22/06/2014 libro

La censura cinematográfica en la Argentina, según pasaron los años, en un libro de Hernán Invernizzi

No importa que fuera en democracia o se viviera una dictadura, la censura fue “una práctica constante” en la historia de la cinematografía argentina, afirma Hernán Invernizzi en su más reciente libro, “Cines rigurosamente vigilados”.

Por Rubén Furman

Las restricciones a la exhibición y producción de filmes y, en su versión más extrema, a que determinados artistas pudieran trabajar, se ejerció siempre desde las oficinas estatales pero contó con “la colaboración de distintas organizaciones sociales, religiosas en su mayoría”.

El libro también aborda una variante poco estudiada y menos conocidas de la censura, como fue la guerra al cine nacional que declararon los exhibidores que durante la Libertadora

Centrado en el período argentino 1946-1976, el autor pasa revista en esta obra a las actitudes que tuvieron los militares de 1943, el peronismo, la denominada Revolución Libertadora y los gobiernos radicales, quienes coincidieron en tomar al cine como un gran difusor de valores y proclamaron la necesidad de “proteger” a la población para establecer lo que podía y no podía verse.

La prohibición a que la mayor cómica argentina de todos los tiempos, Niní Marshall, interpretara en su público su más popular personaje, Catita, con el insólito argumento que deformaba el idioma, fue una perla que los militares preperonistas dejaron en esta historia.

Pero antes de las elecciones de 1946 fueron a cuestiones más de fondo al instaurar en la capital argentina la “calificación previa” de los films, tanto nacionales como extranjeros, que estableció la prohibición o la inconveniencia de verlos antes de los 18 y 14 años.

El peronismo sancionó el primer código de censura tomando el modelo del presidente norteamericano Frankin D. Roosevelt en el Código Hays, y estableció que no se permitiría ningún film que “pueda rebajar el nivel moral de los espectadores”, una generalidad concretada en que “la familia, el Estado, la iglesia, el ejercito la autoridad y la ley no pueden ser objeto de escarnio”.

Al obligar a la exhibición de películas nacionales y favorecer la industria nacional del cine, ganó el respaldo de los productores locales y de actores por las mayores fuentes de trabajo, pero el “clima de época” hostil obligó a estrellas, como Libertad Lamarque, Luisa Vehil y Delia Garcés, a migrar mientras que grandes actores como Francisco Petrone entraron en un cono de sombra.

La revancha gorila luego de 1955 fue análoga y aun peor porque llevó a la cárcel al cantante, actor y productor Hugo del Carril, director de un clásico del cine social como “Las aguas bajan turbias”, de 1952, y también a Lucas y Atilio Mentasti, propietarios de Argentina Sono Films, propulsores de la industria del cine nacional acusados de contrabandear celuloide.

Invernizzi también aborda una variante poco estudiada y menos conocidas de la censura, como fue la guerra al cine nacional que declararon los exhibidores que durante la Libertadora, que conservó el invento del todopoderoso secretario de información pública, Raúl Apold, que en 1951 creó la Comisión Nacional Calificadora con funciones censoras en todo el país.

El organismo fue robustecido durante el frondicismo, que le adosó representaciones institucionales de las Ligas de madres y padres de familia, el Movimiento Familiar Cristiano y otro grupúsculos del catolicismo intolerante.

Inspirado en el edicto franquista que prohibía difundir las “actividade sexuales ilícitas”, el código de censura dictado en 1968 bajo la dictadura de Onganía prohibió las escenas con “insinuaciones de orden sexual, estimulo del erotismo” y otras que promovieran las relaciones extramatrimoniales.

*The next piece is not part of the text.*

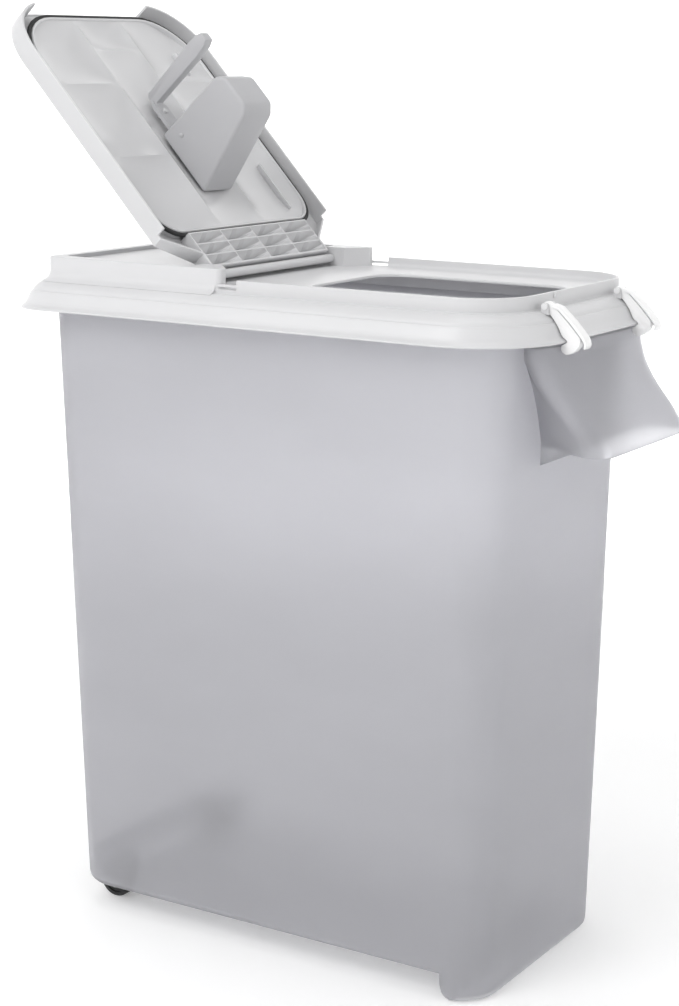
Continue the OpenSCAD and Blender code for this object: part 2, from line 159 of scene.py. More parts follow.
def frosted(name, colour):
    """Milky see-through plastic of the tub."""
    material = plastic(name, colour, 0.42, 0.03, 0.00003, 500, 0.4)
    shader = material.node_tree.nodes["Principled BSDF"]
    shader.inputs["Transmission Weight"].default_value = 0.72
    shader.inputs["IOR"].default_value = 1.12
    return material


def steel(name, colour, rough):
    """Brushed steel: fine streaks in the colour and the sheen."""
    material, tree, shader = node_material(name)
    brushed = noise(tree, 400, 3, (1, 0.05, 1))
    tree.links.new(tone(tree, spread(tree, brushed, 0, 1), colour, 0.2),
                   shader.inputs["Base Color"])
    tree.links.new(spread(tree, brushed, rough - 0.08, rough + 0.08),
                   shader.inputs["Roughness"])
    shader.inputs["Metallic"].default_value = 1.0
    return material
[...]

Mientras, en orden a la ley 17.401 que prohibia el pensamiento comunista, se  prohibieron filmes que promovieran el conflicto y “la negativa del deber de defender a la Patria”.

Como todo libro sobre la censura, “Cines rigurosamente vigilados” se detiene en figura enigmática y contradictoria de Miguel Paulino Tato, designado al frente al ente calificador durante el gobierno de Isabel Perón y que se convirtió en sinónimo de la tijera durante los años de plomo.

Apoyado en su labor por la Iglesia, Tato provenía de la crítica cinematográfica y mientras polemizaba con sus colegas con los más despóticos criterios, ayudaba a subsistir a algunos de ellos víctimas de su propia intolerancia.

“Cada época tuvo su censura y conviene tomársela en serio porque la historia de la cultura no tiene sentido sin la historia de la censura”, sintetiza Invernizzi en este libro de 343 páginas, editado por Capital Intelectual.